The final significant comic book influence on The Winter Soldier, but one not discussed nearly enough, was Secret Warriors. The series, created by Jonathan Hickman, Brian Michael Bendis and Stefano Caselli, followed Nick Fury as he created an underground team of operatives after being ousted from SHIELD. In Secret Warriors #1 (April 2009), Fury discovers that SHIELD has secretly been a division of Hydra, their sworn enemy, all along, and he sets out to take down both SHIELD and Hydra.
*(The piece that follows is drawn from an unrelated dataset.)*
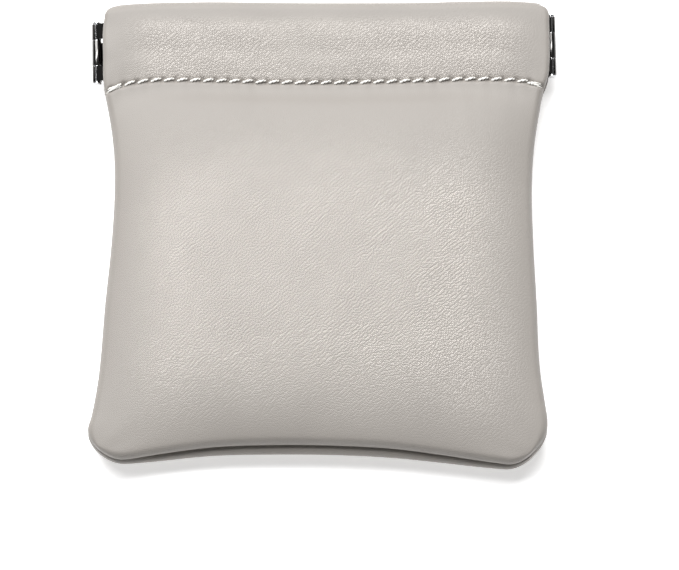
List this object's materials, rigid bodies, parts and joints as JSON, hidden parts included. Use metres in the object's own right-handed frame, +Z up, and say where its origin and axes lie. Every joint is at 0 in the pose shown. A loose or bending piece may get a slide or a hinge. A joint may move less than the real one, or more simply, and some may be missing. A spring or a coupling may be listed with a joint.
{
  "type": "squeeze-top leather jewelry pouch",
  "caption": "Flat leather jewelry pouch whose hinged spring-strip frame opens when its two ends are squeezed and snaps shut by itself.",
  "frame": {"origin": "on the surface that the pouch lies on, under the middle of its overall box", "axes": "+X across the pouch to its right hinge, +Y towards its mouth, +Z up from the back panel to the front panel"},
  "size_m": [0.1052, 0.1072, 0.015],
  "materials": {
    "front_leather": "warm light grey grained leather, semi-gloss",
    "back_leather": "warm light grey grained leather, semi-gloss",
    "spring_steel": "blued spring steel",
    "gunmetal": "dark polished gunmetal plating",
    "pin_steel": "bright drawn steel",
    "cream_thread": "matt cream sewing thread"
  },
  "bodies": {
    "pouch": {"back_panel": "back_leather", "back_spring_strip": "spring_steel", "back_hem_thread": "cream_thread", "bottom_seam_thread": "cream_thread"},
    "front": {"front_panel": "front_leather", "front_spring_strip": "spring_steel", "front_hem_thread": "cream_thread"},
    "left_end": {"left_hinge_pin": "pin_steel", "left_seam_thread": "cream_thread"},
    "right_end": {"right_hinge_pin": "pin_steel", "right_seam_thread": "cream_thread"},
    "left_front_leaf": {"left_front_leaf": "gunmetal"},
    "left_back_leaf": {"left_back_leaf": "gunmetal"},
    "right_front_leaf": {"right_front_leaf": "gunmetal"},
    "right_back_leaf": {"right_back_leaf": "gunmetal"}
  },
  "joints": [
    {"name": "mouth_open", "type": "hinge", "parent": "pouch", "child": "front", "pos_m": [0, -0.0495, 0.007], "axis": [1, 0, 0], "range_deg": [0, 20], "stiffness_Nm_per_rad": 0.3, "springref_deg": -20.05, "deforming": ["front_panel", "back_panel", "front_spring_strip", "back_spring_strip", "front_hem_thread", "back_hem_thread"]},
    {"name": "left_end_swing", "type": "hinge", "parent": "pouch", "child": "left_end", "pos_m": [0, -0.0495, 0.007], "axis": [1, 0, 0], "range_deg": [0, 10]},
    {"name": "right_end_swing", "type": "hinge", "parent": "pouch", "child": "right_end", "pos_m": [0, -0.0495, 0.007], "axis": [1, 0, 0], "range_deg": [0, 10]},
    {"name": "left_front_leaf_turn", "type": "hinge", "parent": "left_end", "child": "left_front_leaf", "pos_m": [-0.05148, 0.0431, 0.007], "axis": [0.0175, -0.9998, 0], "range_deg": [0, 22]},
    {"name": "left_back_leaf_turn", "type": "hinge", "parent": "left_end", "child": "left_back_leaf", "pos_m": [-0.05148, 0.0431, 0.007], "axis": [0.0175, -0.9998, 0], "range_deg": [-22, 0]},
    {"name": "right_front_leaf_turn", "type": "hinge", "parent": "right_end", "child": "right_front_leaf", "pos_m": [0.05148, 0.0449, 0.007], "axis": [-0.0175, 0.9998, 0], "range_deg": [0, 22]},
    {"name": "right_back_leaf_turn", "type": "hinge", "parent": "right_end", "child": "right_back_leaf", "pos_m": [0.05148, 0.0449, 0.007], "axis": [-0.0175, 0.9998, 0], "range_deg": [-22, 0]}
  ],
  "couplings": [
    {"joint": "left_end_swing", "follows": "mouth_open", "ratio": 0.5},
    {"joint": "right_end_swing", "follows": "mouth_open", "ratio": 0.5},
    {"joint": "left_front_leaf_turn", "follows": "mouth_open", "ratio": 1.1},
    {"joint": "left_back_leaf_turn", "follows": "mouth_open", "ratio": -1.1},
    {"joint": "right_front_leaf_turn", "follows": "mouth_open", "ratio": 1.1},
    {"joint": "right_back_leaf_turn", "follows": "mouth_open", "ratio": -1.1}
  ]
}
This inspired the biggest twist in The Winter Soldier.

Screenwriters Christopher Markus and Stephen McFeely, already Marvel veterans after writing The First Avenger and Thor: The Dark World (Taylor, 2013), intended to make The Winter Soldier more grounded and realistic than other MCU films. They smartly rooted Steve’s cultural shock in views on morality. Steve brings with him a Second World War-era black and white morality, but finds himself operating in a politically grey time. Navigating this divide is the central character arc of the film. Markus and McFeely drew tonal and structural inspiration from paranoid political thrillers of the ’70s, such as The Parallax View (Pakula, 1974), Three Days of the Condor (Pollack, 1975), and All the President’s Men (Pakula, 1976). The latter two starred Robert Redford, who is cast in a key supporting role in The Winter Soldier as a knowing wink to these influences. The ’70s thriller approach is the primary reason The Winter Soldier has a refreshingly unique feel amongst comic book films. The idea to have Steve destroy SHIELD came from Kevin Feige, the chief creative visionary of Marvel Studios. The destruction of an element so central to the MCU signalled to the screenwriters that they were free to take bold narrative leaps, and the resulting confidence is evident throughout the screenplay.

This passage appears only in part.